Dear friends,
I hope you are enjoying deep, fulfilling Pesach time as we move through our Passover holiday. And I hope to see you this Thursday at 9:30 am for our last day of Pesach services, with Yizkor. On Friday, we’ll observe Yom HaSho’ah, with particular resonance this year, as we marked the 75th anniversary of Auschwitz’s liberation just two-and-a-half months ago. Our Temple youth will take a very active part in leading Friday’s service, joined by local interfaith clergy and a wonderful guest speaker, author Helen Epstein, who will speak about her mother Franci Rabinek Epstein’s survival of the Sho’ah and its camps. We also thank Phil Platcow, who led a beautiful Shabbat Chol HaMo’eid service on Saturday, and Torah readers Sandra Kassin-Deardorff, Wilson-taty Kapanga-Ndjibu, and Sam Platcow. On this upcoming Shabbat morning, member Bob Bender will lead the beginning of our morning service. And in lieu of sponsoring kiddush, Barbara Berg has generously donated on the occasion of her husband Joel Berg’s second yahrzeit; this week’s Torah study (Saturday at 1:00 pm) will be dedicated to Joel.
Our Torah portion this week is parashat Sh’mini. It begins auspiciously: Aharon and his sons make all the sacrifices they’re supposed to, and the people rejoice. But in Chapter 10, Aharon’s two enthusiastic sons, Nadav and Avihu, bring their own sacrifice, uncommanded—and instead of accepting it, God blazes up in anger and they die in the fire. While some commentators suggest that Nadav and Avihu may have been drunk (God says, several verses after the catastrophe, “don’t drink strong drink when you prepare to make sacrifices to Me”), there’s no clear reason for their deaths. Torah doesn’t tell us why they perish; it tells the pain Aharon and the whole community feel, commanded to mourn together, but not God’s motive.

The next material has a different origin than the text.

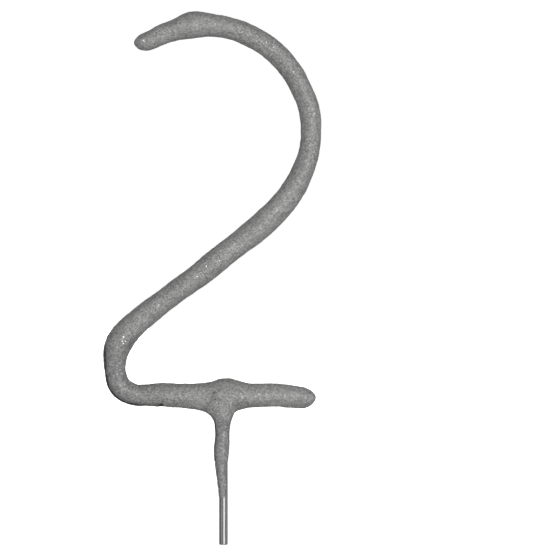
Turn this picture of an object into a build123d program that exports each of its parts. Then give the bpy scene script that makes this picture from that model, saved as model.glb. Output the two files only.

We’re in the middle of a catastrophic time. Jews throughout history have searched, as humans will, for concrete reasons to explain communal catastrophes. The Sho’ah is the clearest example of this, but I think we ask ourselves similar questions as we grapple with the plague of coronavirus. Was there a secular procedure, a civic institution, or a holy commandment that we got wrong? Is this disease, this great leveler, a Divine response to the disastrous inequalities of financial and social resources that our society has tolerated for far too long? Does it come to teach us to care more actively, more lovingly, for each other?
We simply don’t know. Uncertainty is the hardest thing to bear. But sometimes the explanations we reach for are too quick, and can cause their own harm if we run with them. We’re in a period right now where we have to hang tight and wait for more information about coronavirus—more testing, more resources—before we can draw conclusions, make plans, and start to move about safely again. When Torah tells us that, after the deaths of Nadav and Avihu, Aharon was silent, it gives voice to the debilitating pain of loss—and I think it also suggests, gently, that there are times when we need to give ourselves the space of silence and inaction in order to discern the best way forward.
This Pesach, we keep ourselves at home, we stay in, so that we can gather information. With our pause in movement, like Aharon’s pause in speech, we’re buying time. We hold back so that we may move forward together, healthy and free.
Stay home, wash your hands, and reach out virtually at every opportunity. I hope to see and hear you all this week.